The Wakeham Tories have accused the Liberals of hiding even more bad news, with their accounting treatment of a tobacco lawsuit windfall settlement.
The Tory platform pledged to ensure that Newfoundland and Labrador gets its “fair share” of work on the Bay du Nord project, including topside work. That helped earn an endorsement from Trades N.L.
The incoming premier will have to thread the needle of maximizing local benefits and jobs on the project after the proponent hit pause two years ago, due to ballooning construction costs.
And there were hundreds of millions in PC campaign promises — everything from building new ferries to sweeping tax relief to buying four new MRI machines.
The Tory campaign tailored its messaging to a receptive audience.
But the Wakeham team also benefited from a perfectly-aligned series of political dominos falling in place, one by one.
A cascading series of vote splits mostly went their way, to eke out relatively narrow wins in targeted pickups across rural Newfoundland and Labrador, in defiance of public-opinion polls.
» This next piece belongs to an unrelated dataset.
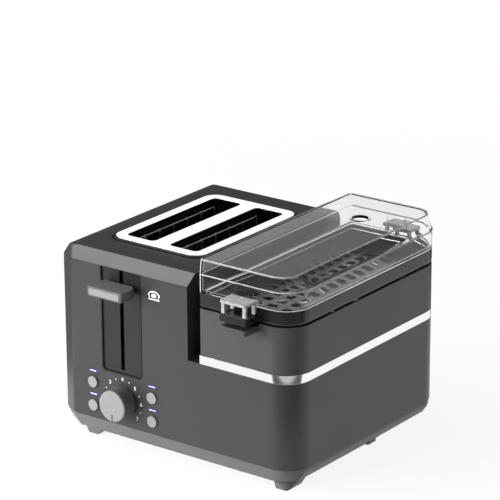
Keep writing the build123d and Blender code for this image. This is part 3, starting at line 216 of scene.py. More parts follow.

They held off high-profile Liberal challengers to PC incumbents, especially in the metro suburbs, while picking off seats vacated by departed Liberal cabinet ministers.
The Tories captured 40 per cent more seats than the Liberals, while winning the popular vote by a margin of one percentage point.
That combination of numbers proved to be enough to push Tony Wakeham to the premier’s office.